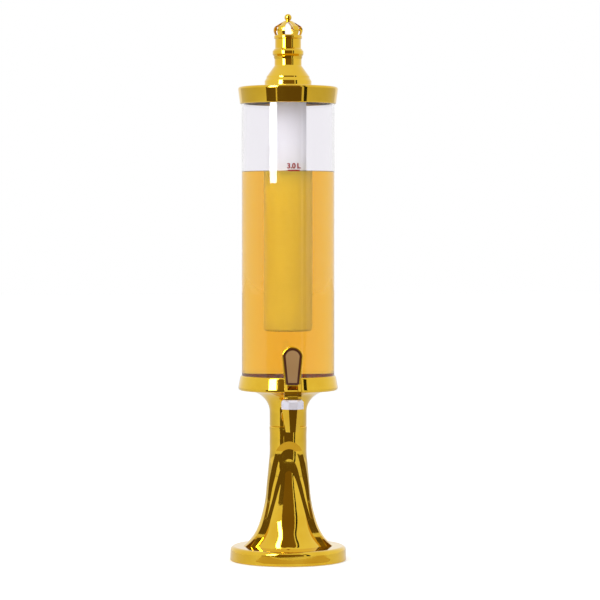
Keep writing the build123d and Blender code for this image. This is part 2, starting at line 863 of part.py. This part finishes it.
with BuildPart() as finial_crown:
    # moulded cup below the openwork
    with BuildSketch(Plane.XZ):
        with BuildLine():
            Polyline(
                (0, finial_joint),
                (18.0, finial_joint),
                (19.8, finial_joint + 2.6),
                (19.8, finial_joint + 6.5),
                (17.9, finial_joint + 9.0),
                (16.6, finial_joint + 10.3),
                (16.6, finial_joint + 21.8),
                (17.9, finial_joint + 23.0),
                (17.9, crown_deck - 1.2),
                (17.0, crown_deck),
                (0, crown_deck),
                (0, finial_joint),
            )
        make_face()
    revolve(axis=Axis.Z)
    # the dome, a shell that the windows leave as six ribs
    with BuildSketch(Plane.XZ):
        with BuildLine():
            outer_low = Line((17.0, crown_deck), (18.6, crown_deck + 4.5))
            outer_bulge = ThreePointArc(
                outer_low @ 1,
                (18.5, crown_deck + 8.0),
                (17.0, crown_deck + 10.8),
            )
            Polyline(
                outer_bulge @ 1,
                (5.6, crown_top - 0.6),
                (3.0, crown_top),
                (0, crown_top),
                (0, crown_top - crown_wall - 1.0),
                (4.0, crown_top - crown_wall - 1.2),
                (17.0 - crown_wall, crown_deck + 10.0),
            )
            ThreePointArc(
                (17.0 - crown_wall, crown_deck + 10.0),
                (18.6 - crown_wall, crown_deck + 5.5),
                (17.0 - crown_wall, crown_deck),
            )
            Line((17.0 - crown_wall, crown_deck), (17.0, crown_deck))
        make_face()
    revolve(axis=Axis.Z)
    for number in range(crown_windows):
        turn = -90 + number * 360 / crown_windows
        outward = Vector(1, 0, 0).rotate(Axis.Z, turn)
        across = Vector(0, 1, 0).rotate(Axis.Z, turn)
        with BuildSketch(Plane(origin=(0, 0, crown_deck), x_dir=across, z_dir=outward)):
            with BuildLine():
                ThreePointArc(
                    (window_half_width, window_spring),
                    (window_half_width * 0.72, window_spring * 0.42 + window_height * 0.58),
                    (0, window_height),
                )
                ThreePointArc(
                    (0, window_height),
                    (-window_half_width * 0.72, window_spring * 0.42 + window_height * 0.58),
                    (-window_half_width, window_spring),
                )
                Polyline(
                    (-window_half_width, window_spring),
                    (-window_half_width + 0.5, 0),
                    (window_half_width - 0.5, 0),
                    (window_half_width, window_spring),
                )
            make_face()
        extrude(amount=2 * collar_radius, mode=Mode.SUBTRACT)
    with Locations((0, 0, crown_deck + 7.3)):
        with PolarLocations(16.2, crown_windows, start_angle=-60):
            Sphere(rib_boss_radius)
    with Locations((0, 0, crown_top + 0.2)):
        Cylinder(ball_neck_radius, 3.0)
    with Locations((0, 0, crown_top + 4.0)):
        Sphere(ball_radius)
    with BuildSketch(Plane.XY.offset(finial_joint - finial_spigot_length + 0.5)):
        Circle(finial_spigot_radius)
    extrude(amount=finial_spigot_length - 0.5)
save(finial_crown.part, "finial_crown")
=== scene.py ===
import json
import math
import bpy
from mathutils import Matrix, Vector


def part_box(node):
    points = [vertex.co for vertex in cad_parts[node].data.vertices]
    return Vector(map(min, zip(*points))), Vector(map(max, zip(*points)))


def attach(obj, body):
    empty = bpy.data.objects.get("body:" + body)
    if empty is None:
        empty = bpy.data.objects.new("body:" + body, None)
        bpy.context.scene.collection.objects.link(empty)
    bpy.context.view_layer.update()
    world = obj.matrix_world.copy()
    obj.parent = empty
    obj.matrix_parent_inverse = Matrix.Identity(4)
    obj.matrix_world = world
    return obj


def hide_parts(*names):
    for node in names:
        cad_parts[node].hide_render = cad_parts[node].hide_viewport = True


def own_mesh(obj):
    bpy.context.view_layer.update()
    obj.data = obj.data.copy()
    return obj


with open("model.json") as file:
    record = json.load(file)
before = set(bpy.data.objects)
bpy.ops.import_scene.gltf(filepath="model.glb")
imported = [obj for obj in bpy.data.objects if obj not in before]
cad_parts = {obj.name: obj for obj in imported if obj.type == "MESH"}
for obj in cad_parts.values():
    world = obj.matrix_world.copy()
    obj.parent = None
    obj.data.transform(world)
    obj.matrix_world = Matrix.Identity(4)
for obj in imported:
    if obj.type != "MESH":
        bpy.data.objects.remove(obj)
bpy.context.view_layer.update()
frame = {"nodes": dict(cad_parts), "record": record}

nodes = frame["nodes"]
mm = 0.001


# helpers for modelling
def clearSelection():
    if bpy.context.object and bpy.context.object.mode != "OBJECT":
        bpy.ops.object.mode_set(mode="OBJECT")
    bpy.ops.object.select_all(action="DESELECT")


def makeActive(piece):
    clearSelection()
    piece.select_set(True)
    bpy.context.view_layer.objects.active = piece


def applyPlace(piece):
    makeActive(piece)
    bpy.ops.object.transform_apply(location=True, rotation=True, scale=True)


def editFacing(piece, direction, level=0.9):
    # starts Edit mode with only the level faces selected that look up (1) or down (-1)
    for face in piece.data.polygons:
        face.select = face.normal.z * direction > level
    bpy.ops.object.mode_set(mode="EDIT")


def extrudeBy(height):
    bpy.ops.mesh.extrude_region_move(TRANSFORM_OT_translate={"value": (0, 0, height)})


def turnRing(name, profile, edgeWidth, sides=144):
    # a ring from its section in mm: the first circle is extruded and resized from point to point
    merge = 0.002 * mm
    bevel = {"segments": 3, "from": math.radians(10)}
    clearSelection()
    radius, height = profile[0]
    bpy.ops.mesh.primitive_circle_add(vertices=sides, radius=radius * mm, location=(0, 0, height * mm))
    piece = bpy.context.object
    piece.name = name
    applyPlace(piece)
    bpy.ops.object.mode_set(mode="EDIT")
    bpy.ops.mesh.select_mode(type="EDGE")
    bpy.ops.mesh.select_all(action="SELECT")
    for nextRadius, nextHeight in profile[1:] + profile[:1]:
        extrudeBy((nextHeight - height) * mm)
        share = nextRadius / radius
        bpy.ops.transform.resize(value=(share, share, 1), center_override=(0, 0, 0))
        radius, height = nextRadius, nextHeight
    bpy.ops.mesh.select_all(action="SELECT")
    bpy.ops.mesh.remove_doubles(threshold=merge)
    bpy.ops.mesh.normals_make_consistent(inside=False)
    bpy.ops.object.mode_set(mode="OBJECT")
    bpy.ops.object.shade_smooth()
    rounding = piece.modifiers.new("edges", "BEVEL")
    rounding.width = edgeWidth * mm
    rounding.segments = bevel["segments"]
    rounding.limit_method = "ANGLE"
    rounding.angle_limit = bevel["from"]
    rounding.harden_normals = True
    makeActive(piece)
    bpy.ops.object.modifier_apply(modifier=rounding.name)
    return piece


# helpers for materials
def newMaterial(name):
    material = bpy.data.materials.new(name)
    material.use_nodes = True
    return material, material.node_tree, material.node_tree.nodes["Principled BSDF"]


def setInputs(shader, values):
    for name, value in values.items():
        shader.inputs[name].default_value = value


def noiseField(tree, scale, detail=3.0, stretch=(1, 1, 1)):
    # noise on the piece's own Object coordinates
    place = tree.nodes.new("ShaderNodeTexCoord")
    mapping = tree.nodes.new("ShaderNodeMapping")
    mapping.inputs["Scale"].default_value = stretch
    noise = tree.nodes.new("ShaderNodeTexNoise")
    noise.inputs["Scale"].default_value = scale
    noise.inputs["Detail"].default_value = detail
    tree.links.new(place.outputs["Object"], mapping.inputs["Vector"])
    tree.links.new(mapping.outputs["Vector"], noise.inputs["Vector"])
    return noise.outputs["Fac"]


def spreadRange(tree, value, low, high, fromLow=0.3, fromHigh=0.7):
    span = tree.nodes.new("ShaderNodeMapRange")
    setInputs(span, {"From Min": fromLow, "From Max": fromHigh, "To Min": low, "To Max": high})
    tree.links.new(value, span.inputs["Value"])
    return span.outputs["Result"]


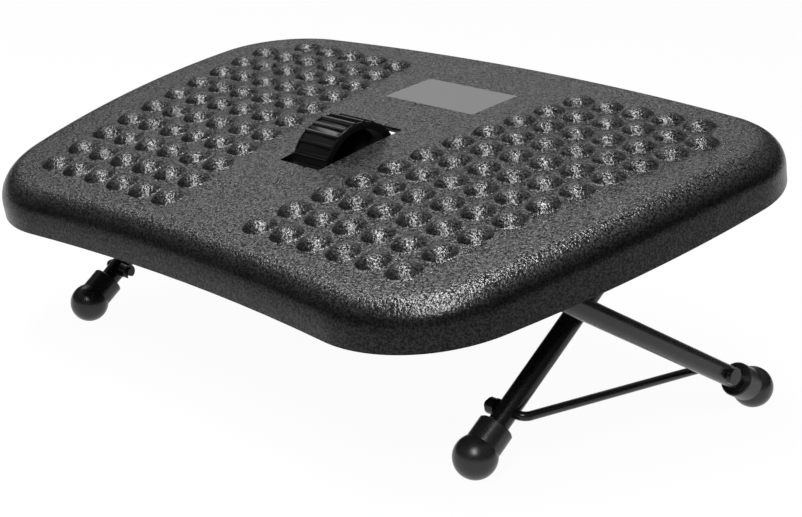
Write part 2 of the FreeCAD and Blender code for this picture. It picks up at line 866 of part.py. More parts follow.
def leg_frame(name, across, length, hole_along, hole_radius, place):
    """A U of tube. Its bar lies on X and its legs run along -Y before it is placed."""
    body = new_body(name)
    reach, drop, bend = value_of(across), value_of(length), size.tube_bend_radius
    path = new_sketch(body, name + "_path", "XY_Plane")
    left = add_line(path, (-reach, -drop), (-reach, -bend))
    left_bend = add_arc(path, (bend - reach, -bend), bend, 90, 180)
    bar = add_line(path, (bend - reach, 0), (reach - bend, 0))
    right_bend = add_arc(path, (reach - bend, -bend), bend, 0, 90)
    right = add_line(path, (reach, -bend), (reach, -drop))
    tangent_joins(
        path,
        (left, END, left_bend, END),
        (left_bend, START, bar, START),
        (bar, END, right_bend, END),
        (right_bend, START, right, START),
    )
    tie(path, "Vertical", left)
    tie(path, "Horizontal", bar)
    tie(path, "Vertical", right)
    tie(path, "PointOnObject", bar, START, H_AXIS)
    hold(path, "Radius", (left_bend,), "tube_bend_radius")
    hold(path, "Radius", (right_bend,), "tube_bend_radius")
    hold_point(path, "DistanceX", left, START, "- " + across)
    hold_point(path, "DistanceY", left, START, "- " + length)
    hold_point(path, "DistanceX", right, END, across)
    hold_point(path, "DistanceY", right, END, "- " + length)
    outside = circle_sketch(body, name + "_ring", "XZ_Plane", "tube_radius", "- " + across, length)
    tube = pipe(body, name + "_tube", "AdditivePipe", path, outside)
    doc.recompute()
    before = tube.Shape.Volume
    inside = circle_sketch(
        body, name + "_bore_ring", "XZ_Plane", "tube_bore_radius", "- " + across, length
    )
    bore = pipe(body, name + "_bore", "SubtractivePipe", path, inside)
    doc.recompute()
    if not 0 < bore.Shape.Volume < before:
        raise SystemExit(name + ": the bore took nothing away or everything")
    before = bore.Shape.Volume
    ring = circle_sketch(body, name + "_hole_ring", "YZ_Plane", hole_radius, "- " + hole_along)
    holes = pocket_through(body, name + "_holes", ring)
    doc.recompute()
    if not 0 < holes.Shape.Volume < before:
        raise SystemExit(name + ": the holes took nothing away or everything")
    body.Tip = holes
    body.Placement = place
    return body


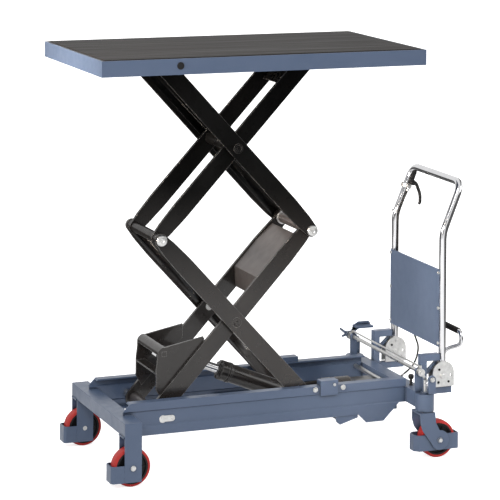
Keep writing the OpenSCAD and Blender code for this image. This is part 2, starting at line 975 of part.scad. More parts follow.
********************
WHAT YOU NEED TO DO | Only lines holding the string "True" are wanted; gather each one from the entries above.

COMPLETE ANSWER |
        cad_parts[node].hide_render = cad_parts[node].hide_viewport = True
    piece.select_set(True)
    bpy.ops.object.transform_apply(location=True, rotation=True, scale=True)
    rounding.harden_normals = True
    material.use_nodes = True